━━ DATA SHOWN ━━

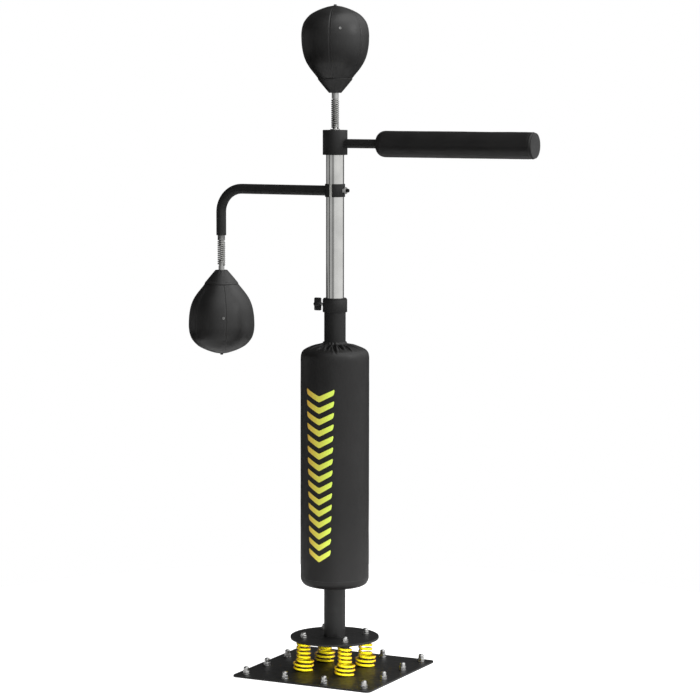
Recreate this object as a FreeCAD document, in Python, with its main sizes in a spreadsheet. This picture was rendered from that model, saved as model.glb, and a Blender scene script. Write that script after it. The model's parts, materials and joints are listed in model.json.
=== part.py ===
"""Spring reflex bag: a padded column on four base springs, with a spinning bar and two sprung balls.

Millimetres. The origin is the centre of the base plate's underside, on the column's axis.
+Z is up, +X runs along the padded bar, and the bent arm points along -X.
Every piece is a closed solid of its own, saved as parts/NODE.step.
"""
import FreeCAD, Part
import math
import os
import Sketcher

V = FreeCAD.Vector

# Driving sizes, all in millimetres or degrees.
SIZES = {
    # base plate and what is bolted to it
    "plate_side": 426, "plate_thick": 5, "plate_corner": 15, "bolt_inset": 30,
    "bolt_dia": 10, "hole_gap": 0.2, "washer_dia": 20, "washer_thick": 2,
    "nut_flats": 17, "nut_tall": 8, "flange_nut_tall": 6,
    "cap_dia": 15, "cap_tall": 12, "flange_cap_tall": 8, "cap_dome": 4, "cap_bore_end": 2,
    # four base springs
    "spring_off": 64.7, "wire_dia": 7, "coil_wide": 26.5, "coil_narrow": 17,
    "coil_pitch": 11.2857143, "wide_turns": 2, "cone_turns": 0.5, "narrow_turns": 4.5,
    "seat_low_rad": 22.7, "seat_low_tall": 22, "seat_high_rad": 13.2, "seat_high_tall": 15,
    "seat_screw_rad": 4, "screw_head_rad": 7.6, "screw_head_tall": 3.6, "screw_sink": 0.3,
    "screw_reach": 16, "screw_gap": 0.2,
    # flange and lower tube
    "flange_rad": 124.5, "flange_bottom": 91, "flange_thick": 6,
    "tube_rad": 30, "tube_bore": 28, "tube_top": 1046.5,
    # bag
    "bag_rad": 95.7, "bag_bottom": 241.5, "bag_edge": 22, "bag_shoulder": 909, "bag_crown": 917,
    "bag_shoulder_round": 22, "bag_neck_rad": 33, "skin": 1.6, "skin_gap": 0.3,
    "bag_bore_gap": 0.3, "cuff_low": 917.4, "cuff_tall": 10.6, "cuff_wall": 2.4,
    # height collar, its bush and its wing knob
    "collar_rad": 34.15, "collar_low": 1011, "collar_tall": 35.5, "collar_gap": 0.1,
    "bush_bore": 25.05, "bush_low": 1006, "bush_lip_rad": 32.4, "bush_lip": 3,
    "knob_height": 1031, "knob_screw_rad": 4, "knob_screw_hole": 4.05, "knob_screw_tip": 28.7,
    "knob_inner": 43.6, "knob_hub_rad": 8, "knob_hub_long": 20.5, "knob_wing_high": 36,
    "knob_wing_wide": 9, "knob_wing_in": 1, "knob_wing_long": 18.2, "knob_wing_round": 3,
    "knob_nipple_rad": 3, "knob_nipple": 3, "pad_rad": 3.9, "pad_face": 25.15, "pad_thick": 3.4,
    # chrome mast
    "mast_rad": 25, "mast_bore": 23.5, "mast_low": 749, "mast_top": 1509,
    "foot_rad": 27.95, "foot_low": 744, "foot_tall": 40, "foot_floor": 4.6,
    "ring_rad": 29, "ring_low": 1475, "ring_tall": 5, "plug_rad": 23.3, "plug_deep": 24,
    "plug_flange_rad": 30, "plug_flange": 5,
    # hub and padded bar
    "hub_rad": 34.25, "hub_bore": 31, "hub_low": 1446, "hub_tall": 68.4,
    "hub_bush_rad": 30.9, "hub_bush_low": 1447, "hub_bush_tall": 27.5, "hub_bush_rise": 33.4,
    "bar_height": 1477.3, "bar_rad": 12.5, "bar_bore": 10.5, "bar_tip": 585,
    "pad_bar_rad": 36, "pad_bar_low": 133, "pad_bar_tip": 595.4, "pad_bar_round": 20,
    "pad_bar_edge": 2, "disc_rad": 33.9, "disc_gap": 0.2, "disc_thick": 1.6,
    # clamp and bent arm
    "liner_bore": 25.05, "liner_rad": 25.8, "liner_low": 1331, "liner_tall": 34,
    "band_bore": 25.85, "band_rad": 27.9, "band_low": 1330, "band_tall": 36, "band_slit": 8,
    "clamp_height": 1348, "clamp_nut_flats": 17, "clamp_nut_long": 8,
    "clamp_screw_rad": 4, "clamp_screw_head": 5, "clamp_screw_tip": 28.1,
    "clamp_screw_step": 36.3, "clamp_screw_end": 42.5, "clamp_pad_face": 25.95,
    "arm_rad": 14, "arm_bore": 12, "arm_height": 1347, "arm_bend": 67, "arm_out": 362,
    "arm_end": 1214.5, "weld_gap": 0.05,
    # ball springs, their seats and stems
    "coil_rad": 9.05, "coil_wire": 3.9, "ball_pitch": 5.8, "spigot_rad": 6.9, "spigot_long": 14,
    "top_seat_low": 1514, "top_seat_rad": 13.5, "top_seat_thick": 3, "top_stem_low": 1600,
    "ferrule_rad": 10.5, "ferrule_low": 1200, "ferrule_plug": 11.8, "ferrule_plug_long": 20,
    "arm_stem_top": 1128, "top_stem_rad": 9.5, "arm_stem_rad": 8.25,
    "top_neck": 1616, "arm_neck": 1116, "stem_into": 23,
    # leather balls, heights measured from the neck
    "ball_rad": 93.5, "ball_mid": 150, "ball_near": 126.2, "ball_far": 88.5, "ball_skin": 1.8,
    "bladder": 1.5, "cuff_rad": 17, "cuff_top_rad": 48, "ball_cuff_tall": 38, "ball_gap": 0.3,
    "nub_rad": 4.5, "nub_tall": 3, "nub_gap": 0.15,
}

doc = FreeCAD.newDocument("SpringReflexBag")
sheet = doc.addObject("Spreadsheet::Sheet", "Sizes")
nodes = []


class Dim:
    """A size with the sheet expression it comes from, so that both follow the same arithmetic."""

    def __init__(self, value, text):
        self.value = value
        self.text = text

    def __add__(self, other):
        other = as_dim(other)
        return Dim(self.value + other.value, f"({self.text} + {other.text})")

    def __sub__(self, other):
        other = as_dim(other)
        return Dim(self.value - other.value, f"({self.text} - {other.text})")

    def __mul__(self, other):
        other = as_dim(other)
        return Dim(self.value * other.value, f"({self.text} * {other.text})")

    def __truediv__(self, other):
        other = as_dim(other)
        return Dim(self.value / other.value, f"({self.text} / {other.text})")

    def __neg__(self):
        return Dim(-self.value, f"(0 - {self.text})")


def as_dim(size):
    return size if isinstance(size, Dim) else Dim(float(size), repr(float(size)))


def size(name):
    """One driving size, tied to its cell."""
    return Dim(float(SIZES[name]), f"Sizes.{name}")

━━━

GIVEN INSTRUCTION: Output the data above exactly, please, line for line.

SOLUTION TO THIS TASK:
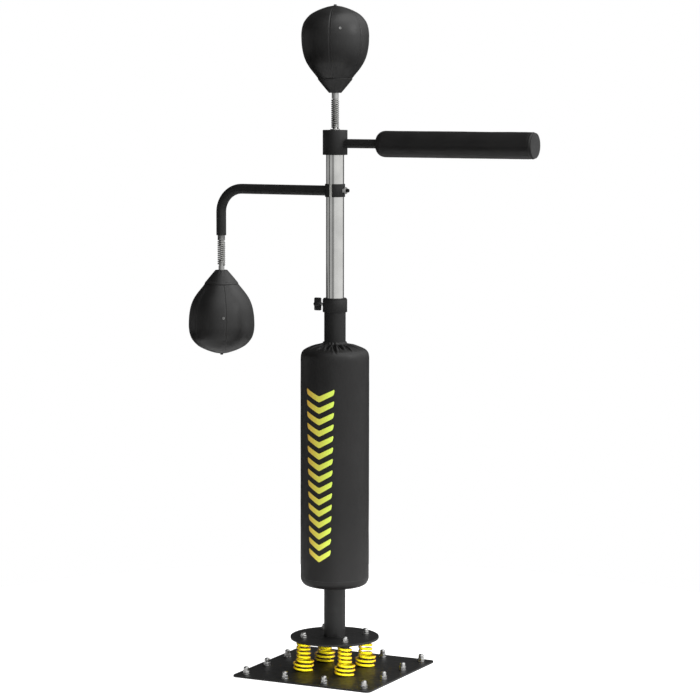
Recreate this object as a FreeCAD document, in Python, with its main sizes in a spreadsheet. This picture was rendered from that model, saved as model.glb, and a Blender scene script. Write that script after it. The model's parts, materials and joints are listed in model.json.
=== part.py ===
"""Spring reflex bag: a padded column on four base springs, with a spinning bar and two sprung balls.

Millimetres. The origin is the centre of the base plate's underside, on the column's axis.
+Z is up, +X runs along the padded bar, and the bent arm points along -X.
Every piece is a closed solid of its own, saved as parts/NODE.step.
"""
import FreeCAD, Part
import math
import os
import Sketcher

V = FreeCAD.Vector

# Driving sizes, all in millimetres or degrees.
SIZES = {
    # base plate and what is bolted to it
    "plate_side": 426, "plate_thick": 5, "plate_corner": 15, "bolt_inset": 30,
    "bolt_dia": 10, "hole_gap": 0.2, "washer_dia": 20, "washer_thick": 2,
    "nut_flats": 17, "nut_tall": 8, "flange_nut_tall": 6,
    "cap_dia": 15, "cap_tall": 12, "flange_cap_tall": 8, "cap_dome": 4, "cap_bore_end": 2,
    # four base springs
    "spring_off": 64.7, "wire_dia": 7, "coil_wide": 26.5, "coil_narrow": 17,
    "coil_pitch": 11.2857143, "wide_turns": 2, "cone_turns": 0.5, "narrow_turns": 4.5,
    "seat_low_rad": 22.7, "seat_low_tall": 22, "seat_high_rad": 13.2, "seat_high_tall": 15,
    "seat_screw_rad": 4, "screw_head_rad": 7.6, "screw_head_tall": 3.6, "screw_sink": 0.3,
    "screw_reach": 16, "screw_gap": 0.2,
    # flange and lower tube
    "flange_rad": 124.5, "flange_bottom": 91, "flange_thick": 6,
    "tube_rad": 30, "tube_bore": 28, "tube_top": 1046.5,
    # bag
    "bag_rad": 95.7, "bag_bottom": 241.5, "bag_edge": 22, "bag_shoulder": 909, "bag_crown": 917,
    "bag_shoulder_round": 22, "bag_neck_rad": 33, "skin": 1.6, "skin_gap": 0.3,
    "bag_bore_gap": 0.3, "cuff_low": 917.4, "cuff_tall": 10.6, "cuff_wall": 2.4,
    # height collar, its bush and its wing knob
    "collar_rad": 34.15, "collar_low": 1011, "collar_tall": 35.5, "collar_gap": 0.1,
    "bush_bore": 25.05, "bush_low": 1006, "bush_lip_rad": 32.4, "bush_lip": 3,
    "knob_height": 1031, "knob_screw_rad": 4, "knob_screw_hole": 4.05, "knob_screw_tip": 28.7,
    "knob_inner": 43.6, "knob_hub_rad": 8, "knob_hub_long": 20.5, "knob_wing_high": 36,
    "knob_wing_wide": 9, "knob_wing_in": 1, "knob_wing_long": 18.2, "knob_wing_round": 3,
    "knob_nipple_rad": 3, "knob_nipple": 3, "pad_rad": 3.9, "pad_face": 25.15, "pad_thick": 3.4,
    # chrome mast
    "mast_rad": 25, "mast_bore": 23.5, "mast_low": 749, "mast_top": 1509,
    "foot_rad": 27.95, "foot_low": 744, "foot_tall": 40, "foot_floor": 4.6,
    "ring_rad": 29, "ring_low": 1475, "ring_tall": 5, "plug_rad": 23.3, "plug_deep": 24,
    "plug_flange_rad": 30, "plug_flange": 5,
    # hub and padded bar
    "hub_rad": 34.25, "hub_bore": 31, "hub_low": 1446, "hub_tall": 68.4,
    "hub_bush_rad": 30.9, "hub_bush_low": 1447, "hub_bush_tall": 27.5, "hub_bush_rise": 33.4,
    "bar_height": 1477.3, "bar_rad": 12.5, "bar_bore": 10.5, "bar_tip": 585,
    "pad_bar_rad": 36, "pad_bar_low": 133, "pad_bar_tip": 595.4, "pad_bar_round": 20,
    "pad_bar_edge": 2, "disc_rad": 33.9, "disc_gap": 0.2, "disc_thick": 1.6,
    # clamp and bent arm
    "liner_bore": 25.05, "liner_rad": 25.8, "liner_low": 1331, "liner_tall": 34,
    "band_bore": 25.85, "band_rad": 27.9, "band_low": 1330, "band_tall": 36, "band_slit": 8,
    "clamp_height": 1348, "clamp_nut_flats": 17, "clamp_nut_long": 8,
    "clamp_screw_rad": 4, "clamp_screw_head": 5, "clamp_screw_tip": 28.1,
    "clamp_screw_step": 36.3, "clamp_screw_end": 42.5, "clamp_pad_face": 25.95,
    "arm_rad": 14, "arm_bore": 12, "arm_height": 1347, "arm_bend": 67, "arm_out": 362,
    "arm_end": 1214.5, "weld_gap": 0.05,
    # ball springs, their seats and stems
    "coil_rad": 9.05, "coil_wire": 3.9, "ball_pitch": 5.8, "spigot_rad": 6.9, "spigot_long": 14,
    "top_seat_low": 1514, "top_seat_rad": 13.5, "top_seat_thick": 3, "top_stem_low": 1600,
    "ferrule_rad": 10.5, "ferrule_low": 1200, "ferrule_plug": 11.8, "ferrule_plug_long": 20,
    "arm_stem_top": 1128, "top_stem_rad": 9.5, "arm_stem_rad": 8.25,
    "top_neck": 1616, "arm_neck": 1116, "stem_into": 23,
    # leather balls, heights measured from the neck
    "ball_rad": 93.5, "ball_mid": 150, "ball_near": 126.2, "ball_far": 88.5, "ball_skin": 1.8,
    "bladder": 1.5, "cuff_rad": 17, "cuff_top_rad": 48, "ball_cuff_tall": 38, "ball_gap": 0.3,
    "nub_rad": 4.5, "nub_tall": 3, "nub_gap": 0.15,
}

doc = FreeCAD.newDocument("SpringReflexBag")
sheet = doc.addObject("Spreadsheet::Sheet", "Sizes")
nodes = []


class Dim:
    """A size with the sheet expression it comes from, so that both follow the same arithmetic."""

    def __init__(self, value, text):
        self.value = value
        self.text = text

    def __add__(self, other):
        other = as_dim(other)
        return Dim(self.value + other.value, f"({self.text} + {other.text})")

    def __sub__(self, other):
        other = as_dim(other)
        return Dim(self.value - other.value, f"({self.text} - {other.text})")

    def __mul__(self, other):
        other = as_dim(other)
        return Dim(self.value * other.value, f"({self.text} * {other.text})")

    def __truediv__(self, other):
        other = as_dim(other)
        return Dim(self.value / other.value, f"({self.text} / {other.text})")

    def __neg__(self):
        return Dim(-self.value, f"(0 - {self.text})")


def as_dim(size):
    return size if isinstance(size, Dim) else Dim(float(size), repr(float(size)))


def size(name):
    """One driving size, tied to its cell."""
    return Dim(float(SIZES[name]), f"Sizes.{name}")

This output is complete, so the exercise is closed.